# hav flickr group



## mugsy & me (Feb 3, 2008)

just wondering if you know about this photo group on flickr?

http://http://www.flickr.com/groups/havanese/

joe


----------



## maryam187 (Jul 18, 2007)

Joe, the link is not working for me


----------



## mugsy & me (Feb 3, 2008)

i think i fixed it.


----------



## maryam187 (Jul 18, 2007)

It works now :whoo: and I recognized some of our forum Havs.


----------



## mintchip (Apr 19, 2007)

I belong! Yes--that is Oliver and Comet. I do know some other forum people on flickr Great photos.








Joe do you belong?


----------



## mugsy & me (Feb 3, 2008)

i joined a little while ago, found it on my endless search for info on the lil' havs.

joe


----------



## Lina (Apr 26, 2007)

I'm a member too! I'm havnknitlover on flickr.


----------



## Havtahava (Aug 20, 2006)

Several members there are members here. I'm not active there though. I just keep my own Flickr account updated as I can. I can't afford to spread myself any farther elsewhere. It is fun to look through the Pool on occasion though. Enjoy!

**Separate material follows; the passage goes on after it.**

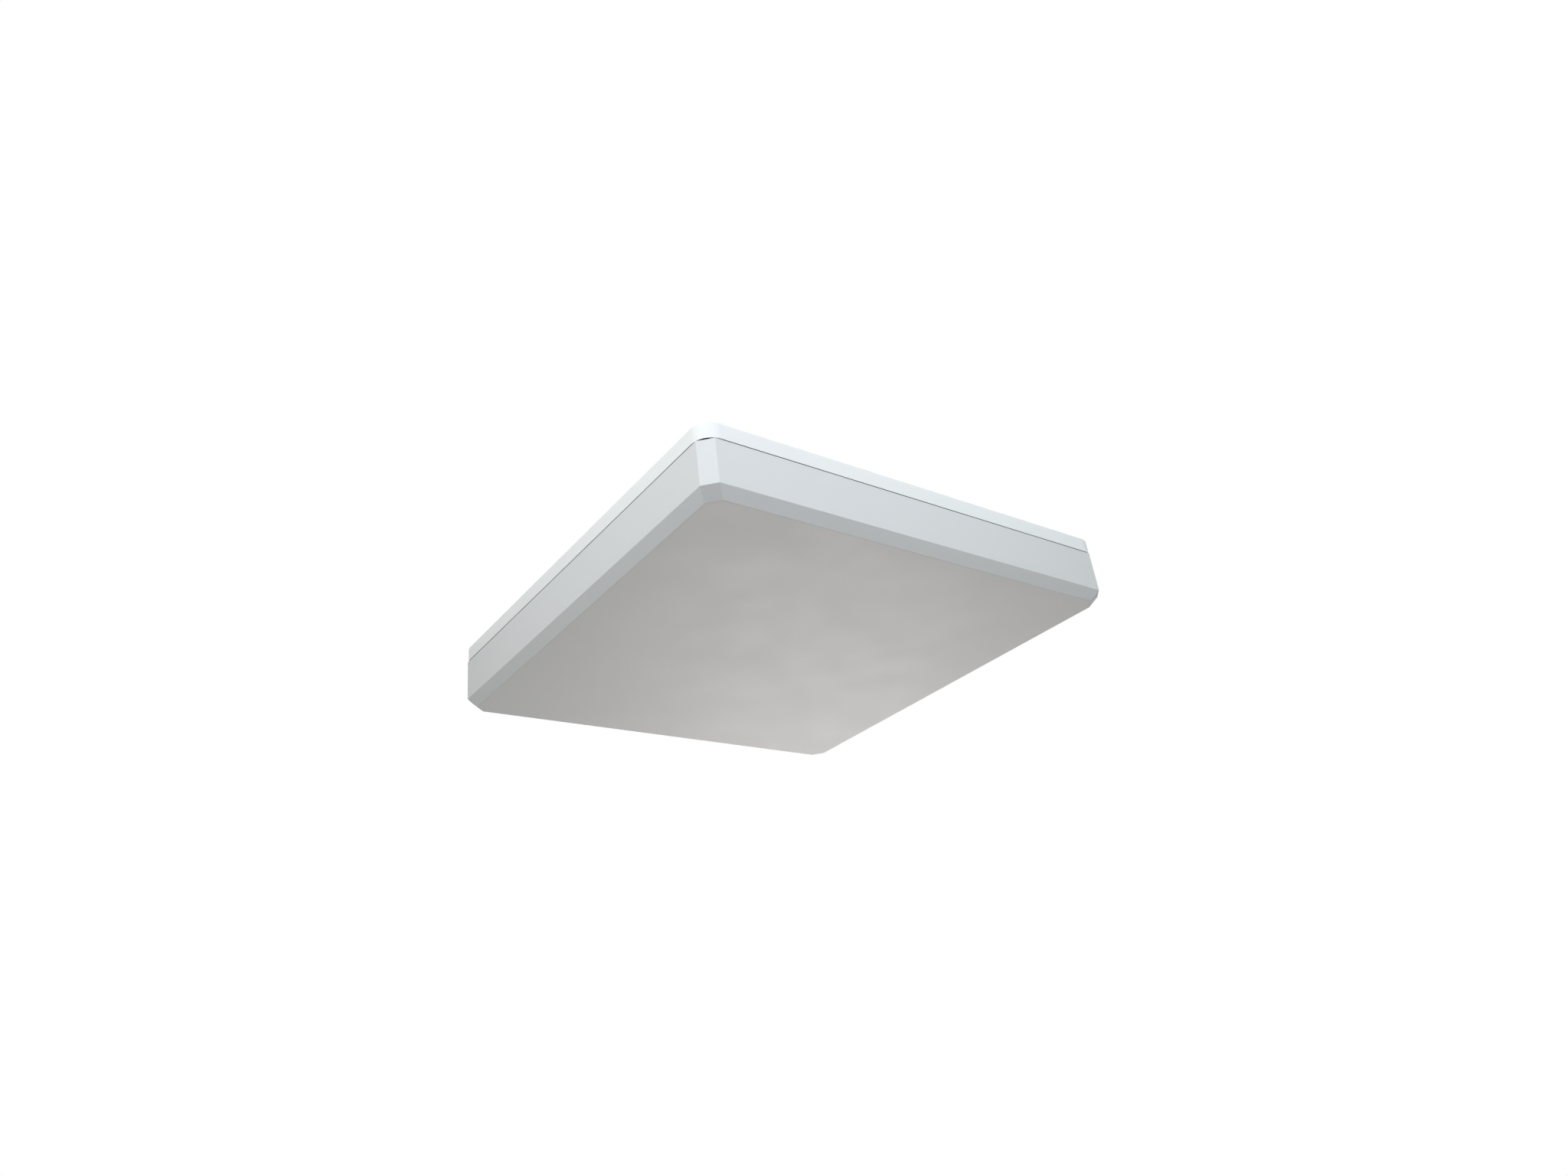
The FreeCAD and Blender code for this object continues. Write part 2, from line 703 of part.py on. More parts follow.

You'll see a lot of great photos from hav_time (Sally/mintchip) and from mybluemuse (Patti/clubbabalu) there as well as Carolina (above), and occasionally from the other Martin Taylor (Patti's husband) and havahav (same name here). As I browse through the photos, I recognize some others as well.


----------



## mellowbo (Aug 12, 2007)

Oh, great Joe. You've just introduced me to another hav habit! hahaha


----------



## Ans (Jan 4, 2008)

I'm also a member of Flickr.com.
They have nice pictures.
My pictures are on: http://www.flickr.com/photos/[email protected]/


----------



## Obiwanhavanese (May 29, 2007)

I have pictures up there as well.


----------



## Melissa Miller (Aug 2, 2006)

Here is my Flickr. I have to see if I am on the Hav group. Ill be adding my Westminster and Africa pics this weekend. 
Melissa

http://www.flickr.com/photos/blondeanddangerous/


----------



## mintchip (Apr 19, 2007)

Melissa Miller said:


> Here is my Flickr. I have to see if I am on the Hav group. Ill be adding my Westminster and Africa pics this weekend.
> Melissa
> 
> http://www.flickr.com/photos/blondeanddangerous/


Looking forward to see them!:whoo:
PS-yes Melissa you are special part of our havanese group!


----------